* BEGIN RAW DATA *

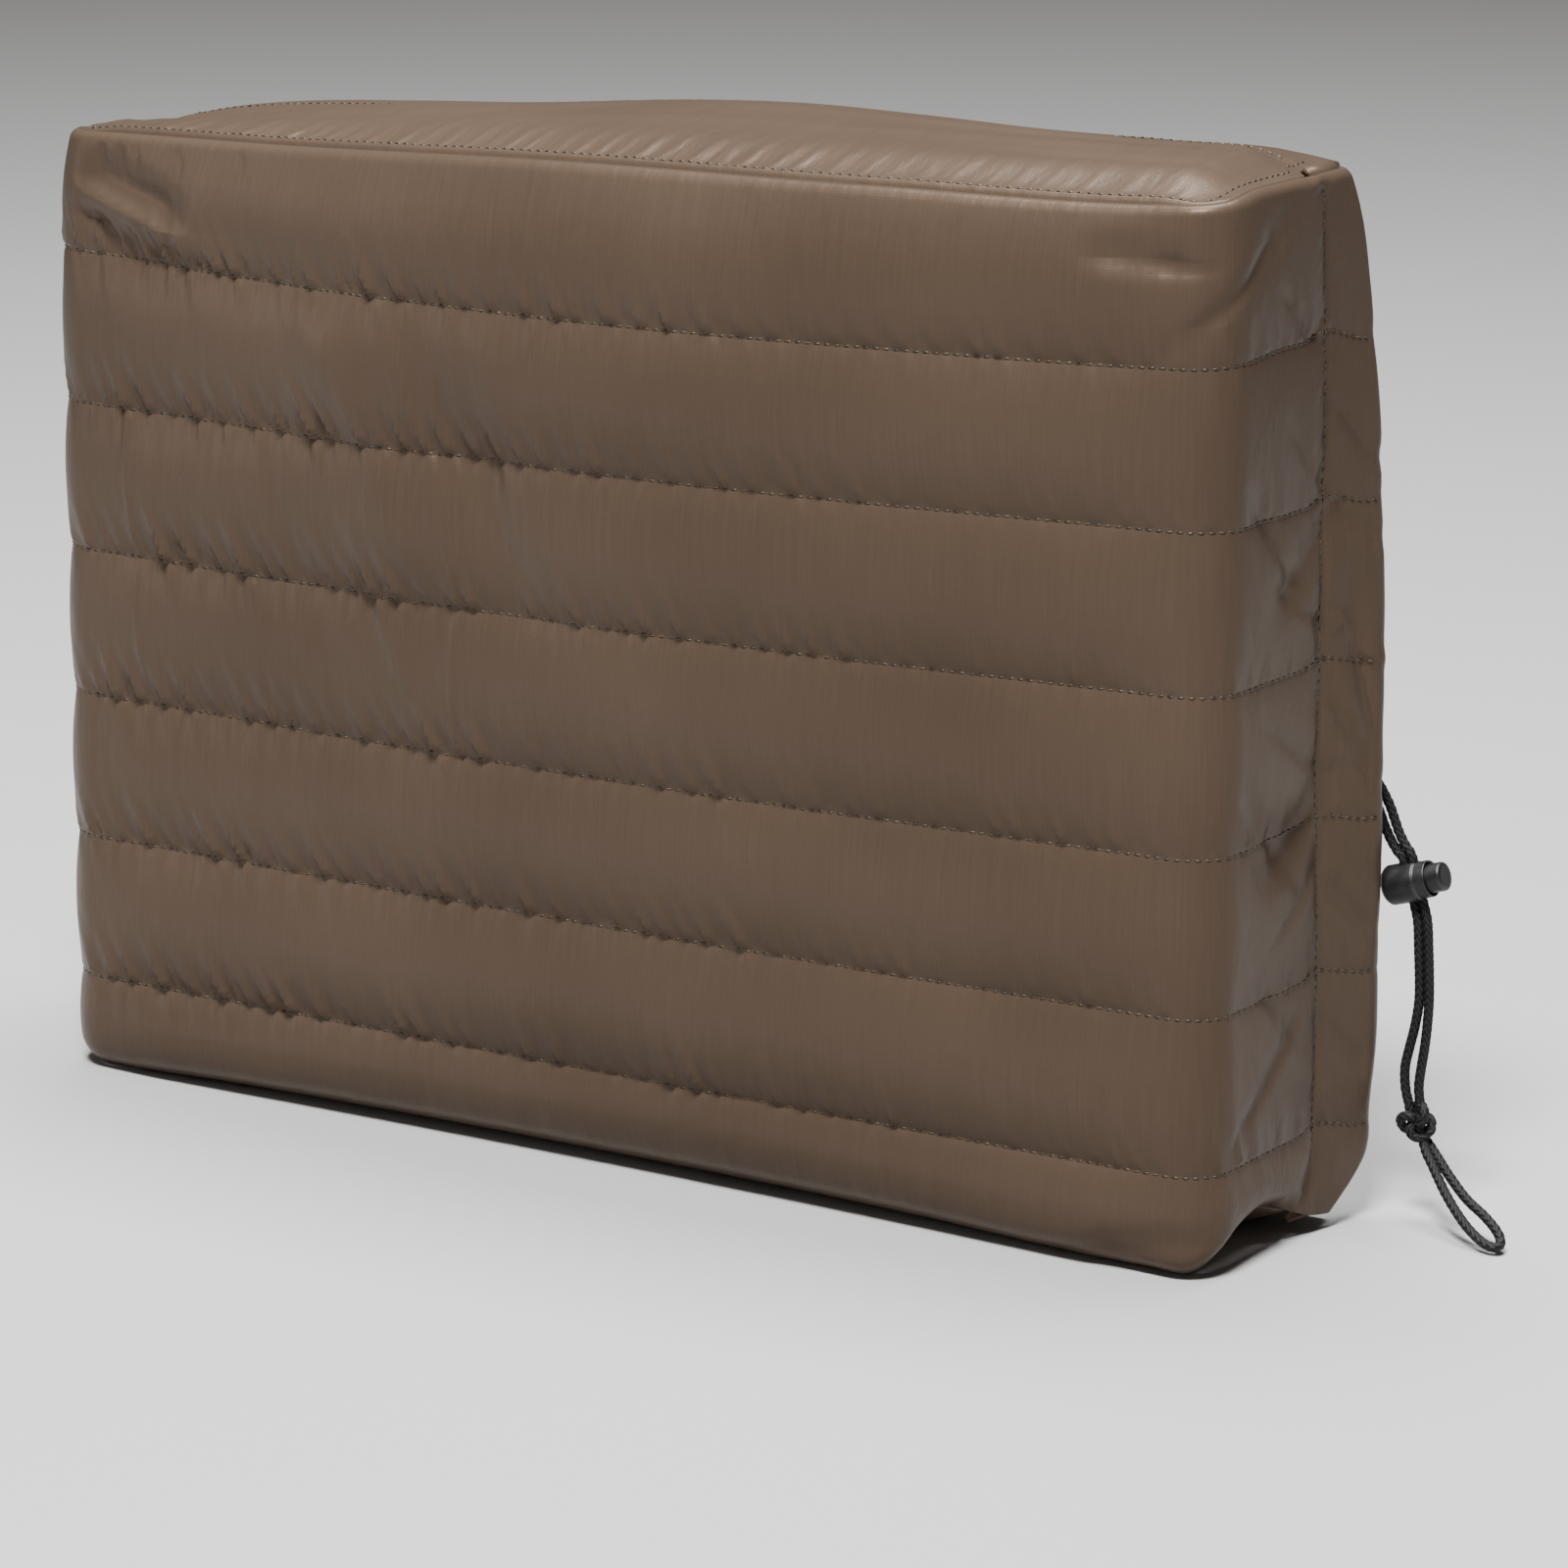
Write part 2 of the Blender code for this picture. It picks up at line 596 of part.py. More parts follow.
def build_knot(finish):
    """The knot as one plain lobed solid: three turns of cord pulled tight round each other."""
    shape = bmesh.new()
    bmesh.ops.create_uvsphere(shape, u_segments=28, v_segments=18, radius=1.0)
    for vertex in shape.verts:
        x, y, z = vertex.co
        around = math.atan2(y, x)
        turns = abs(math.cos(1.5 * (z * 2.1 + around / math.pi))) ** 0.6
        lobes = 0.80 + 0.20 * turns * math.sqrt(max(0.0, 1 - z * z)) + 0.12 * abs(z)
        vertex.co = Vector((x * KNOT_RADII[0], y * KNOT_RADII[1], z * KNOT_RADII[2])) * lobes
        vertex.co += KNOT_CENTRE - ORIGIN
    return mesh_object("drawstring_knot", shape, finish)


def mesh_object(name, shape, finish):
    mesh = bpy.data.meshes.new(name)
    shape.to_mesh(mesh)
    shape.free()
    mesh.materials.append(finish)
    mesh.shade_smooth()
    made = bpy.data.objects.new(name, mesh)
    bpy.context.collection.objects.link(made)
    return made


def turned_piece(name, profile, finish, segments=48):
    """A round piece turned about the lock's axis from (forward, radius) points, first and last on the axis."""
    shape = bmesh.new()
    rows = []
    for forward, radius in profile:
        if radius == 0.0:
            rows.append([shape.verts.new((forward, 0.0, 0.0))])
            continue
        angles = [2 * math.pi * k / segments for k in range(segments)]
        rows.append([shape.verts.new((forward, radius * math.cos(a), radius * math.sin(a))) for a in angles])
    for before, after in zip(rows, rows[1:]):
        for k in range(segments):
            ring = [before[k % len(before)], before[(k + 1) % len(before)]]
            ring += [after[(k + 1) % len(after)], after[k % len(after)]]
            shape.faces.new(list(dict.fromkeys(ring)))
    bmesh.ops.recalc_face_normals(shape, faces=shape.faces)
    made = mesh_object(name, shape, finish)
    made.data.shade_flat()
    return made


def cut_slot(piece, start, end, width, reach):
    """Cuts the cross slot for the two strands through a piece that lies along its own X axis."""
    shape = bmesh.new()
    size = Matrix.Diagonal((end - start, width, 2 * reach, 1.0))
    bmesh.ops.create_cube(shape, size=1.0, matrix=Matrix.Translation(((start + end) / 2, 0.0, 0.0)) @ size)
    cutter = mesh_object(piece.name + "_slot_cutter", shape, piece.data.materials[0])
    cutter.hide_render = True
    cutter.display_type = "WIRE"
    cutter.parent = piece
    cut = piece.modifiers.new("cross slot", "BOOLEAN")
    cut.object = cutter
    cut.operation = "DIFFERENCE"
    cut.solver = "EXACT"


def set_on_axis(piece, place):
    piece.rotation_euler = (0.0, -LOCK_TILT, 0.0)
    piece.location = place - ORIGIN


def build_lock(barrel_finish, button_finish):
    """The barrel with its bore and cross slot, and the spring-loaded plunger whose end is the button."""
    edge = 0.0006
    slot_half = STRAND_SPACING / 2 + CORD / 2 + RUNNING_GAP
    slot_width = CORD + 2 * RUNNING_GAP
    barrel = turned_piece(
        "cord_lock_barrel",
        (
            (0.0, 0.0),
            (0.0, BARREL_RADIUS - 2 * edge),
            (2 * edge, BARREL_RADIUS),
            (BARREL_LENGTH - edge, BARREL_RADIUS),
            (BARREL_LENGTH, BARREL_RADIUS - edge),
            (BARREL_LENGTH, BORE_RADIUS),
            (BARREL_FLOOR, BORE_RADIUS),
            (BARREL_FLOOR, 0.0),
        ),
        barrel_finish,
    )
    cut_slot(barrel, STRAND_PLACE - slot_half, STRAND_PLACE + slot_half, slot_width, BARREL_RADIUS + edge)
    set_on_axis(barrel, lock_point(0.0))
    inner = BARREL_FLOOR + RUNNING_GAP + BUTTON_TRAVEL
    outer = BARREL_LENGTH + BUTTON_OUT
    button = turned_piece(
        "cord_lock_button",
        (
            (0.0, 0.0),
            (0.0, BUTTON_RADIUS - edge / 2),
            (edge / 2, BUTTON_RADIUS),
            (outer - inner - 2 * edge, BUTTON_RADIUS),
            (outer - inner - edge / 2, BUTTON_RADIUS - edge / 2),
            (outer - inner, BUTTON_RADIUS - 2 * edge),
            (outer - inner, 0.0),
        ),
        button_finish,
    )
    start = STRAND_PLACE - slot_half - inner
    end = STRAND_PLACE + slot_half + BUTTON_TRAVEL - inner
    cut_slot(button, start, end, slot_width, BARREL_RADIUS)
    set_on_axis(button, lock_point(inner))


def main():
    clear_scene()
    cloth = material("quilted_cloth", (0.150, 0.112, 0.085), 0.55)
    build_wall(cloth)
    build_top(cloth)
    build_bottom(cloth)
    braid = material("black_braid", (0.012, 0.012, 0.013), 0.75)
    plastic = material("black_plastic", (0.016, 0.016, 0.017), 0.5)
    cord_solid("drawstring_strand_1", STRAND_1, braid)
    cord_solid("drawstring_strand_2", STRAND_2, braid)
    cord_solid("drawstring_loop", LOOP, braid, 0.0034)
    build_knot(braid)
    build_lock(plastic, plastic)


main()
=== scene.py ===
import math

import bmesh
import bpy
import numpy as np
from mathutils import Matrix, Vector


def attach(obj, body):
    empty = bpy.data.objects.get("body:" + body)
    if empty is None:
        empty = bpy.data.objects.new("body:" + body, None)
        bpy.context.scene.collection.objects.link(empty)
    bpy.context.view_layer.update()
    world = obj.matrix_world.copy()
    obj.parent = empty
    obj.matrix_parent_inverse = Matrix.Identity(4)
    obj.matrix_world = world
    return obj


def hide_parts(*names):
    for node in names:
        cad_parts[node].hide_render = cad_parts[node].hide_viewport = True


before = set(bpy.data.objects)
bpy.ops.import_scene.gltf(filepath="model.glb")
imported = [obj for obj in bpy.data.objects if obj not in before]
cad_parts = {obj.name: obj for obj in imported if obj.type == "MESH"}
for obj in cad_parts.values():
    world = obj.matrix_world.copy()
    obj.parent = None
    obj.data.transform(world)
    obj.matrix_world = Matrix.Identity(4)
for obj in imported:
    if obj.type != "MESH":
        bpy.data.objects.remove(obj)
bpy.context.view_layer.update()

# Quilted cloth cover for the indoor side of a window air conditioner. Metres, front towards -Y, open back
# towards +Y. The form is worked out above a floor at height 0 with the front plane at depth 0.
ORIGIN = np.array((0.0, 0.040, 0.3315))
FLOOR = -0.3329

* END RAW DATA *

Your task is to transcribe only the lines from the line containing "build_bottom(cloth)" through the line containing "bpy.data.objects.remove(obj)", word for word.

    build_bottom(cloth)
    braid = material("black_braid", (0.012, 0.012, 0.013), 0.75)
    plastic = material("black_plastic", (0.016, 0.016, 0.017), 0.5)
    cord_solid("drawstring_strand_1", STRAND_1, braid)
    cord_solid("drawstring_strand_2", STRAND_2, braid)
    cord_solid("drawstring_loop", LOOP, braid, 0.0034)
    build_knot(braid)
    build_lock(plastic, plastic)


main()
=== scene.py ===
import math

import bmesh
import bpy
import numpy as np
from mathutils import Matrix, Vector


def attach(obj, body):
    empty = bpy.data.objects.get("body:" + body)
    if empty is None:
        empty = bpy.data.objects.new("body:" + body, None)
        bpy.context.scene.collection.objects.link(empty)
    bpy.context.view_layer.update()
    world = obj.matrix_world.copy()
    obj.parent = empty
    obj.matrix_parent_inverse = Matrix.Identity(4)
    obj.matrix_world = world
    return obj


def hide_parts(*names):
    for node in names:
        cad_parts[node].hide_render = cad_parts[node].hide_viewport = True


before = set(bpy.data.objects)
bpy.ops.import_scene.gltf(filepath="model.glb")
imported = [obj for obj in bpy.data.objects if obj not in before]
cad_parts = {obj.name: obj for obj in imported if obj.type == "MESH"}
for obj in cad_parts.values():
    world = obj.matrix_world.copy()
    obj.parent = None
    obj.data.transform(world)
    obj.matrix_world = Matrix.Identity(4)
for obj in imported:
    if obj.type != "MESH":
        bpy.data.objects.remove(obj)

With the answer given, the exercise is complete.